Tudo isso não é apenas uma promessa, mas uma realização desta revista que, embora não tenha merecido da imprensa diária os comentários habitualmente concedidos a qualquer charlatanismo e a qualquer palhaçada, significa uma das manifestações recentes mais válidas da cultura peruana. Merino Reyna, expondo o objeto da revista, pronunciou esta frase que revela o valor e a honestidade do grupo que a publica: “Colocaremos nessas colunas, junto com nossas convicções, a responsabilidade de nossas assinaturas”. Tem sido essa a linguagem das revistas de alma burocrática e servil que a precederam no tempo, sem precedê-la absolutamente no espírito, à Revista Peruana de Educação?
Nas instituições de ensino peruanas tem subsistido há muito tempo o mesmo que no artesanato, o espírito que condensa e representa as velhas “sociedades de auxílio mútuo”, com seus grandes elencos de presidentes e sócios honorários, com seus ritos, seus diplomas, suas medalhas e seus uniformes.
E não é a Revista Peruana de Educação o primeiro nem o único representante do novo espírito dos professores.

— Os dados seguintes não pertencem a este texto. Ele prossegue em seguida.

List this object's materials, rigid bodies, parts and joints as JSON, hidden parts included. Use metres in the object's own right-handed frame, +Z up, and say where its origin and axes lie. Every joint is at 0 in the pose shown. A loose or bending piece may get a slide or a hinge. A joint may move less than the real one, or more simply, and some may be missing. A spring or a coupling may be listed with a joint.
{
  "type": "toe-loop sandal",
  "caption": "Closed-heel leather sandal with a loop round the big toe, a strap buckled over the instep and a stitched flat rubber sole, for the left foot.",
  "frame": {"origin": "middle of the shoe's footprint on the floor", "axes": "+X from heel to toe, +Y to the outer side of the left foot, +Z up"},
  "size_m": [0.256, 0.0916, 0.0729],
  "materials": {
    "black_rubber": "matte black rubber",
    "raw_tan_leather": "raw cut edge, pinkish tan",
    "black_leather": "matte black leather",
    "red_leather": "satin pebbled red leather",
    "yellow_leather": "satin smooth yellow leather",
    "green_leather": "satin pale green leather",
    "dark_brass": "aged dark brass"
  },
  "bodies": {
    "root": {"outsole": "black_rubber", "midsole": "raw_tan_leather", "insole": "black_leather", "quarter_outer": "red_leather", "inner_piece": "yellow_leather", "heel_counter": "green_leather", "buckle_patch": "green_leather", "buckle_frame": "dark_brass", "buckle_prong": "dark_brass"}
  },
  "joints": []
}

Um grupo de professores de Arequipa fundou recentemente outra revista: Idearium Pedagógico. Esta revista não pôde ser desenvolvida materialmente. Atualmente, Idearium Pedagógico é apenas uma pequena folha modesta. Mas essa pequena folha modesta vale, como voz da época, mais do que um volume pedante e publicações tão acéfalas que, sem qualquer título intelectual ou moral, costumam chamar a atenção do público.

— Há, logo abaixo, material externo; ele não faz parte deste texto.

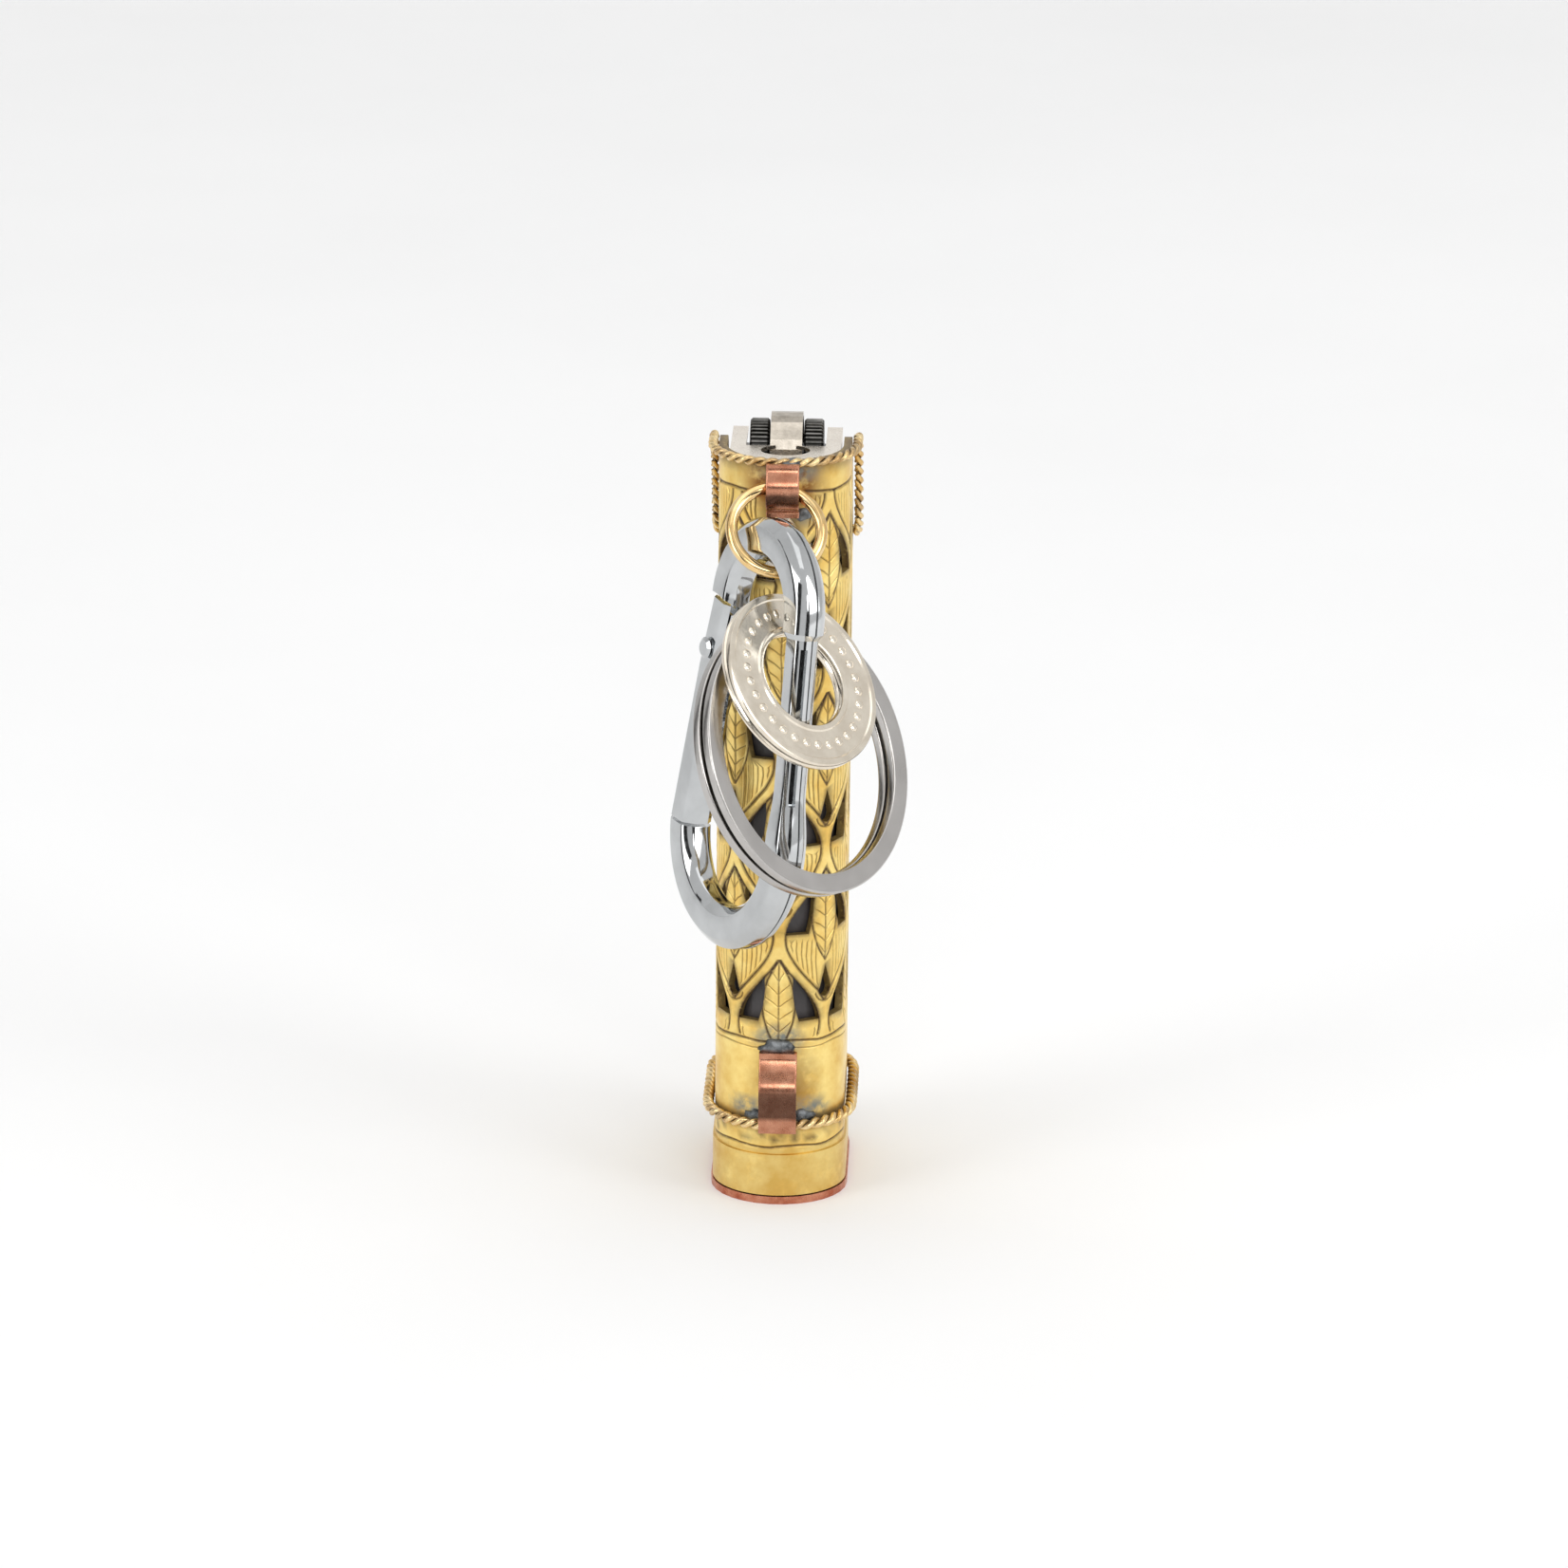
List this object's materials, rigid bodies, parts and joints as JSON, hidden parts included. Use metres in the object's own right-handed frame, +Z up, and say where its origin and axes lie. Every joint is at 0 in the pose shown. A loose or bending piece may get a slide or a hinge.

Jauja é outro centro de interessante inquietude. Duas revistas pedagógicas são publicadas nesta província: a Revista de Educação e A Revista do Professor. Ambas recomendam a inteligência e o entusiasmo dos professores jaujinos. Carlos Velásquez, julgando a primeira, observa que seu diretor soube dar-lhe “o caráter que hoje é mais necessário no Peru: o doutrinário, que traz consigo o brilho dos ideais, novos propósitos, nobres explosões, vozes de encorajamento e estímulo necessário para obter uma grande parte de nossos professores fora uma conformidade perigosa”.
A Revista Peruana de Educação defende a reunião de um congresso nacional de educadores. “Acreditamos ser indispensável – declara – a celebração de um Congresso Nacional de Educação, Pedagogia ou de Professores, como quiser chamar, para indicar os ideais que deve perseguir a Escola Primária, para que haja unidade de ação no ensino e para que o resultado destes esforços seja uma educação em harmonia com as tendências do tempo e do progresso da Pátria”.

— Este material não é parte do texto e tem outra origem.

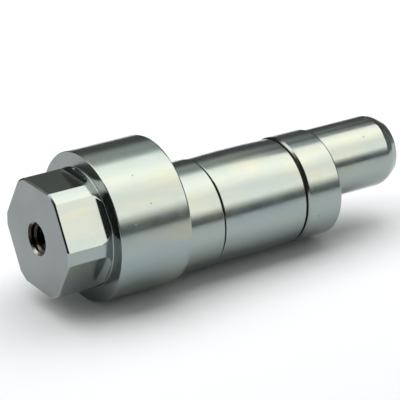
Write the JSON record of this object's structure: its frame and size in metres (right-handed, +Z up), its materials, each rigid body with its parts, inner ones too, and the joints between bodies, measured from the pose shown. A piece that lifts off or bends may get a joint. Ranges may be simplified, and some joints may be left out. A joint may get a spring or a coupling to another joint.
{
  "type": "eccentric pivot pin",
  "caption": "Eccentric pivot pin for a forklift tilt cylinder: spanner hexagon, support collar, offset lands with a crowned sleeve that turns, and a slim guide nose.",
  "frame": {"origin": "middle of the support collar, on the main axis on which the collar and the nose turn", "axes": "+X along the main axis from the hexagon to the nose; +Z up, and the offset lands lie towards -Z; +Y completes the right hand"},
  "size_m": [0.1381, 0.05, 0.05],
  "materials": {
    "plated_steel": "turned and milled steel with a clear zinc plating, satin",
    "ground_steel": "ground and oiled steel",
    "bearing_bronze": "plain bearing bronze, satin"
  },
  "bodies": {
    "pin": {"spanner_head": "plated_steel", "support_collar": "plated_steel", "eccentric_core": "ground_steel", "round_key": "ground_steel", "inner_ring": "plated_steel", "inner_thrust_washer": "bearing_bronze", "outer_thrust_washer": "bearing_bronze", "outer_ring": "plated_steel", "guide_nose": "plated_steel"},
    "sleeve": {"crowned_sleeve": "plated_steel", "sleeve_liner": "bearing_bronze"}
  },
  "joints": [
    {"name": "sleeve_turn", "type": "hinge", "parent": "pin", "child": "sleeve", "pos_m": [0.0477, 0, -0.00576], "axis": [1, 0, 0], "continuous": true}
  ]
}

Este congresso não produzirá, nem deve produzir, um programa definitivo, mas inaugurará uma nova etapa em nossa vida educacional. Desde sua tribuna os professores de vanguarda dirão a todas as instituições de ensino sobre a boa doutrina. E formulará os princípios de uma revolução de ensino.
Seria prematuro dizer que os professores peruanos em geral estão realmente interessados em um debate de ideias. A maioria ainda é composta de indiferentes e conformistas. Mas a mera existência de uma minoria volitiva, que quer e exige uma renovação, anuncia o despertar de todo o corpo de professores.
Ninguém que esteja ciente da história da pedagogia moderna pode se surpreender com o fato de que esse movimento recruta seus adeptos, quase que exclusivamente, entre os professores do ensino primário. Todas as ideias que estão transformando o ensino no mundo surgiram no fértil campo de experimentação e criação da escola primária. As escolas normais constituem, em toda parte, o lar natural da nova ideologia pedagógica. As do Peru não precisam ser uma exceção.